The FBI was particularly attentive to the advice of psychologists and psychiatrists who asserted that Koresh was mentally unbalanced and would not surrender voluntarily. Dr. Park Dietz held that, "continuing to negotiate in good faith would not resolve the situation, because Koresh would not come out." (JDR:168) Dr. Anthony J. Pinizotto said, "Koresh displayed psychopathic behavior, that he was a `con artist' type, and he had narcissistic tendencies." Dr. Mike Webster opined, "Koresh appeared to be manifesting anti- social traits." (JDR:170) Dr. Perry and social worker Joyce Sparks, who interviewed children released from Mount Carmel, agreed that "Koresh was stalling for time, to prepare for his `final battle' with authorities." (JDR:171-174)
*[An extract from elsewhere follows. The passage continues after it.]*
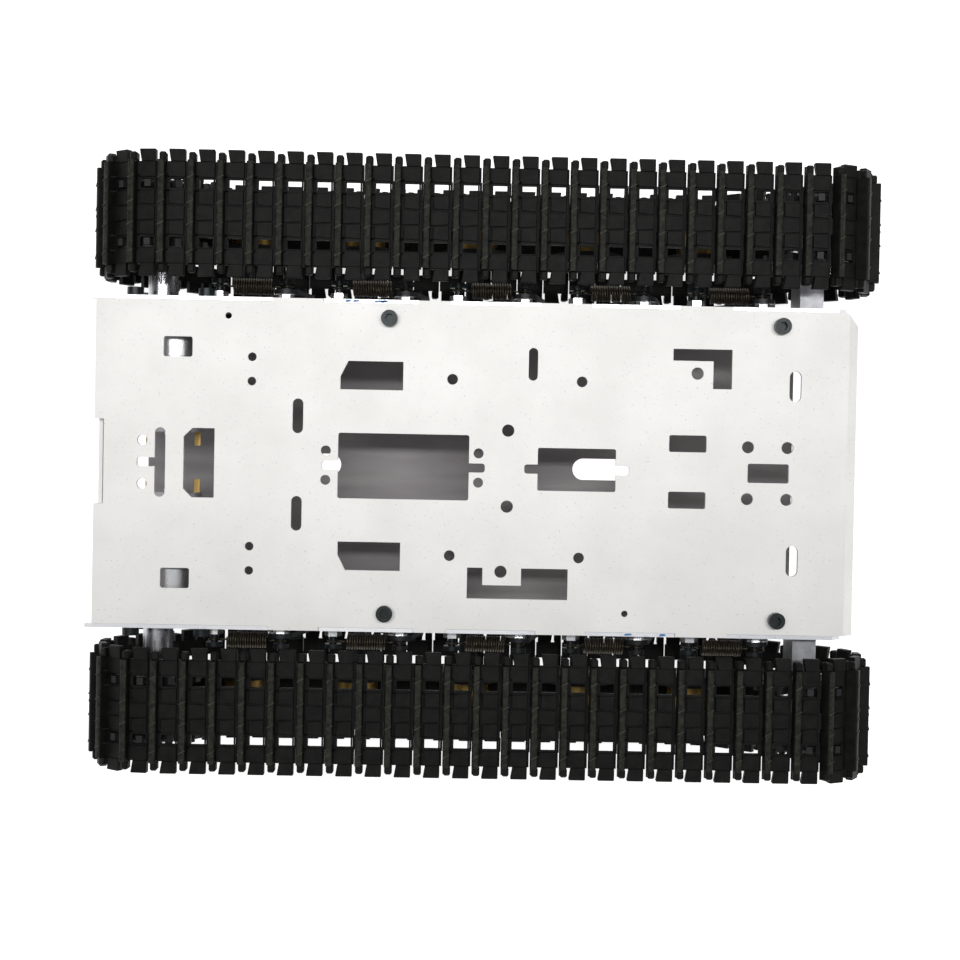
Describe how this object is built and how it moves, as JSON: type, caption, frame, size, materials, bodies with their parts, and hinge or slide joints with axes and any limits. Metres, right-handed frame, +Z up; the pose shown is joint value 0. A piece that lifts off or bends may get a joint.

Dr. Joseph L. Krofcheck (with FBI psychological profiler Clinton R. Van Zandt) held that Koresh appeared to be a "functional, paranoid-type psychotic," that he was unlikely to "give up the power and omnipotence he enjoyed inside the compound," that there was the possibility of a "mass-breakout. . .with women carrying a baby in one arm while firing a weapon from the other," and that "the only way the FBI could influence Koresh's exit from the compound would be some form of tactical intervention." (JDR:176-179)
There is evidence that in response to Nancy Ammerman's sharp criticisms, to Rick Ross's being indicted for "unlawful imprisonment" in the summer of 1993, and to the New Alliance Party suit against the FBI for its abuse of the word "cult," the FBI and Justice Department have tried to cover up its association with professional or amateur "cult busters." The Justice report asserts the FBI "did not solicit advice from any `cult experts' or `cult deprogrammers.'" (JDR:190)
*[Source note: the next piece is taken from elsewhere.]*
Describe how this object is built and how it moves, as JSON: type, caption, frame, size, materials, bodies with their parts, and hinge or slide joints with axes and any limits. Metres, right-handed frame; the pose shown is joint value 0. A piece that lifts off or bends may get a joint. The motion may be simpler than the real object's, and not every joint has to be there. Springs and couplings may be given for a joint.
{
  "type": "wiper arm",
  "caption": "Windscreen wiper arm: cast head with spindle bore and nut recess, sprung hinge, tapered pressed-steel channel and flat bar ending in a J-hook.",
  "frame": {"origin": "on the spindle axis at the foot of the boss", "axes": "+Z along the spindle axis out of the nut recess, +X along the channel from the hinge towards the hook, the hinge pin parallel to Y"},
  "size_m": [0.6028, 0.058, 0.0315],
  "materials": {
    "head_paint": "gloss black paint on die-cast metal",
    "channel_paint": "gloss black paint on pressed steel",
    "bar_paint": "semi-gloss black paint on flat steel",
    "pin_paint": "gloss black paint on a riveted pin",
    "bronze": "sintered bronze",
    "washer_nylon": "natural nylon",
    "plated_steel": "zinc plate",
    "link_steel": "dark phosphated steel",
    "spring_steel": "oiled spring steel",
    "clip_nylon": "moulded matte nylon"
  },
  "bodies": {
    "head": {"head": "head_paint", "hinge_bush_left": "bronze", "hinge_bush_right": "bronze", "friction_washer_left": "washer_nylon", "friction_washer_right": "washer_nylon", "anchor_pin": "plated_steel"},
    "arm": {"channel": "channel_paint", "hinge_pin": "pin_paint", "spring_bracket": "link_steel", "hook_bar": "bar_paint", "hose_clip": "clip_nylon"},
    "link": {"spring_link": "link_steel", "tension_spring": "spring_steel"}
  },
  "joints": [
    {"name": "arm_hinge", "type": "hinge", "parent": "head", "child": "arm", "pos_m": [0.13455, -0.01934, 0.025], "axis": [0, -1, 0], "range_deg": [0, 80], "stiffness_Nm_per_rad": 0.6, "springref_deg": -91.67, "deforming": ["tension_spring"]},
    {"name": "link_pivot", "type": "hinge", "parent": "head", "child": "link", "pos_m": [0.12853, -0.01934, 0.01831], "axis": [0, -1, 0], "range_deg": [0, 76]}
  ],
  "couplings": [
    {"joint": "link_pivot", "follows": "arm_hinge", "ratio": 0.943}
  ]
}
In mid-April the FBI asked Dr. Murray S. Miron, a Professor of Psycholinquistics at Syracuse University, to analyze five letters that Koresh sent out of Mount Carmel. After reading the first and third letters, he concluded that they bore "all the hallmarks of rampant, morbidly virulent paranoia. . .In my judgement, we are facing a determined, hardened adversary who has no intention of delivering himself or his followers into the hands of his adversaries. It is my belief that he is waiting for an assault." (JDR:174-176)
What the FBI either did not know--or did not admit--is that Dr. Miron is an outspoken cult critic. Reportedly, during the 1970s he had been involved with the Citizens Freedom Foundation, the anti-cult group which evolved into the Cult Awareness Network. During the week of April 14-21--even while he was consulting with the FBI-- Miron published an article called "The Mark of the Cult" in the Syracuse New Times. The article contains stereotypical anti-cult propaganda: "The totalitarianism of the cult banishes dissent and fosters dependence upon fallible, power-mad leaders. It is the system of every dictator, whether benign or benevolent." 
In typically media-savvy cult buster fashion, Miron managed to make himself one of the few FBI consultants quoted in major media right after the fire--thus using his FBI connections to promote his anti-cult propaganda. He told the Los Angeles Times, "I advised the FBI that all of his promises as to giving up were only subterfuges, deceptions and delaying tactics."  He told the Washington Post, "There was every indication in my mind that he was not prepared to commit suicide."  His comments occupied eight paragraphs of a New York Times article: "Dr. Miron said that Mr. Koresh had become so delusional" that he and his followers may have believed that after they set the fire "either that they were invulnerable and that the fires would consume the authorities while leaving them untouched, or that they were about to ascend to glory no matter what happened to their bodies." 
Rick Ross' contention that he was in close contact with BATF and the FBI is backed up by Nancy Ammerman's September 10, 1993 one page addendum to her report. (Which the Justice Department did not bother to include in its report.) In it she wrote, "The interview transcripts document that Mr. Rick Ross was, in fact, closely involved with both the ATF and the FBI. . .He clearly had the most extensive access to both agencies of any person on the `cult expert' list, and he was apparently listened to more attentively." However, after reviewing Ross's contacts with the FBI, the Justice report states: "The FBI did not `rely' on Ross for advice whatsoever during the standoff." (JDR:192)
The Justice report claims that the FBI determined Breault was talking to the media and therefore only accepted his affidavits and electronic mail from him, but decided "not to contact him." (JDR:192) However, Breault asserts: "as soon as the siege began. . .the FBI tried for hours to contact us. . .they almost sent the police to drag us to police headquarters. Just before they took that drastic action, the negotiators broke through." Breault gave them detailed information about the Seven Seals, Koresh and his followers. Breault also writes: "The FBI contacted us throughout the siege. They showed us Koresh's letters."  Clearly, either Breault is lying or the FBI and Justice Department are trying to cover up their reliance on him.
During the April 28, 1993, House Judiciary Committee hearing FBI Director William Sessions admitted that the FBI had consulted "cult experts," though he got confused about the advice they had given the FBI. And SAC Jamar admitted, "we had a white paper on cults that was very, very useful to us." The white paper outlined the traits of cults with one "dynamic, manipulative, egomaniacal, psychopathic leader" and Jamar asserted that the traits fit Koresh "to a T." Jamar did not tell the committee what individual--or organization--gave him the white paper. However, considering that it contained typical anti-cult stereotypes, one might guess either Dr. Murray Miron or Rick Ross gave Jamar the white paper. Despite the Justice report denials, it is evident that there was a definite cult buster influence on--and justification for-- decisions to replace negotiations with pressure tactics against the Branch Davidians.